Les six autres prévenus
L'avocat Pascal Wilhelm a succédé à Patrice de Maistre comme gestionnaire de fortune de Liliane Bettencourt. En 2011, Françoise Bettencourt-Meyers dépose une nouvelle plainte : elle accuse Pascal Wilhelm d'avoir rédigé un document dans lequel la milliardaire le désigne pour s'occuper de son patrimoine si elle n'était plus capable de le faire elle-même. Une opération retient particulièrement l'attention : l'avocat aurait poussé la milliardaire à investir 143 millions d'euros dans LOV Group, une société appartenant au producteur audiovisuel Stéphane Courbit. Or, il s'avère que Me Wilhelm était, par ailleurs, l'avocat de Stéphane Courbit. Les deux hommes sont renvoyés devant le tribunal pour "abus de faiblesse".

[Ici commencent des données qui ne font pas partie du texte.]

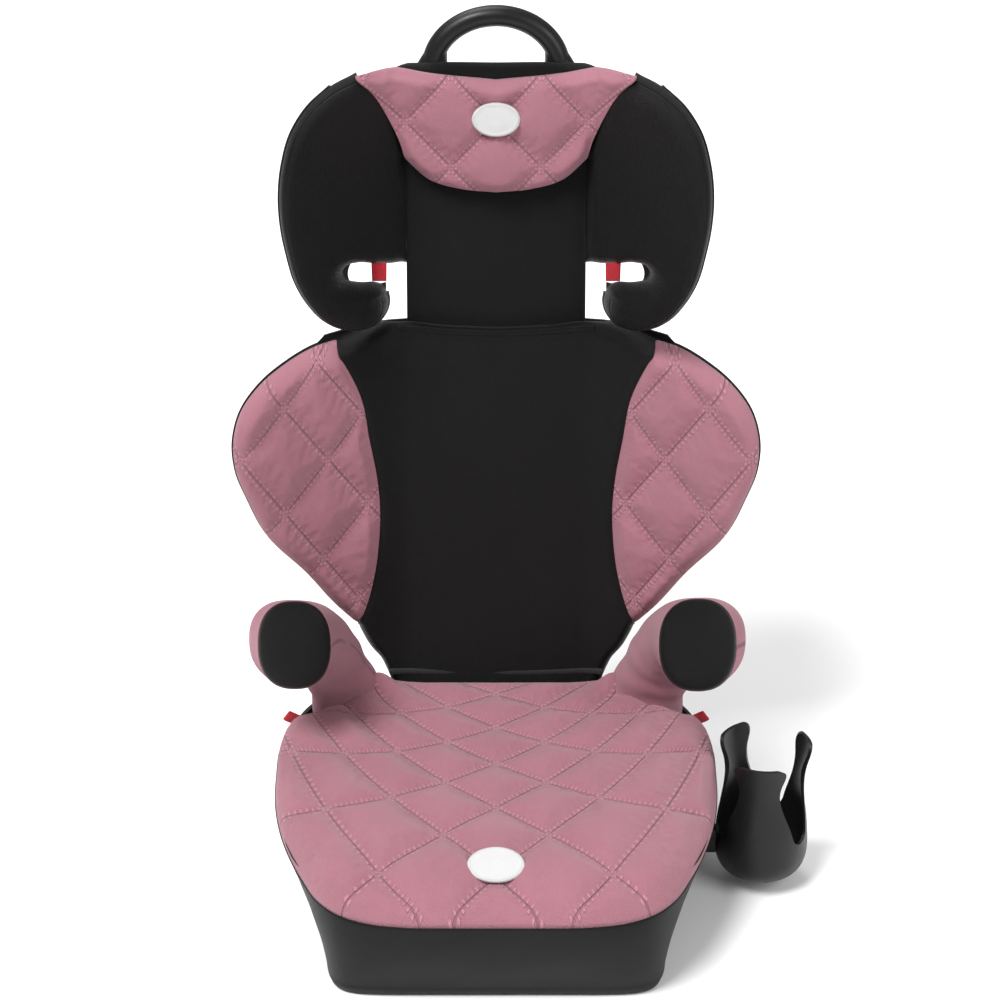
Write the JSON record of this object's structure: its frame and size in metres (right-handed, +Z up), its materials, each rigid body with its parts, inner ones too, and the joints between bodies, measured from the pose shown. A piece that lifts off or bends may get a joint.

Un chef d'accusation également retenu contre Alain Thurin, un infirmier de Liliane Bettencourt, bénéficiaire de 10 millions d'euros sur le nouveau testament de la nonagénaire, rédigé en 2011. Le notaire Patrice Bonduelle est, quant à lui, poursuivi pour complicité des abus de faiblesse qu'auraient commis Pascal Wilhelm, Stéphane Courbit et Alain Thurin. Un autre notaire, Jean-Michel Normand, âgé de 80 ans, est, lui, jugé pour "complicité d'abus de faiblesse commis par François-Marie Banier, Martin d'Orgeval et Patrice de Maistre".
Enfin, Carlos Cassina Vejarano, ancien gestionnaire de l'île d'Arros (Seychelles), dont Liliane Bettencourt était propriétaire, est renvoyé pour "abus de faiblesse" et "abus de confiance". Il avait reçu, de la part de la milliardaire, la somme de 2 millions d'euros en 2009.
Le volet "abus de faiblesse" de cette tentaculaire affaire, est le premier à donner lieu à un procès. Mais au terme des cinq semaines d'audience, la justice n'en aura pas fini avec le dossier Bettencourt. Trois autres procès se tiendront prochainement à Bordeaux. Dès le 23 mars, Patrice de Maistre et Eric Woerth comparaîtront une nouvelle fois pour "trafic d'influence". Le premier est soupçonné d'avoir fourni un travail à l'épouse de l'ancien ministre UMP,dans la société Clymène de Liliane Bettencourt, en échange d'une Légion d'honneur.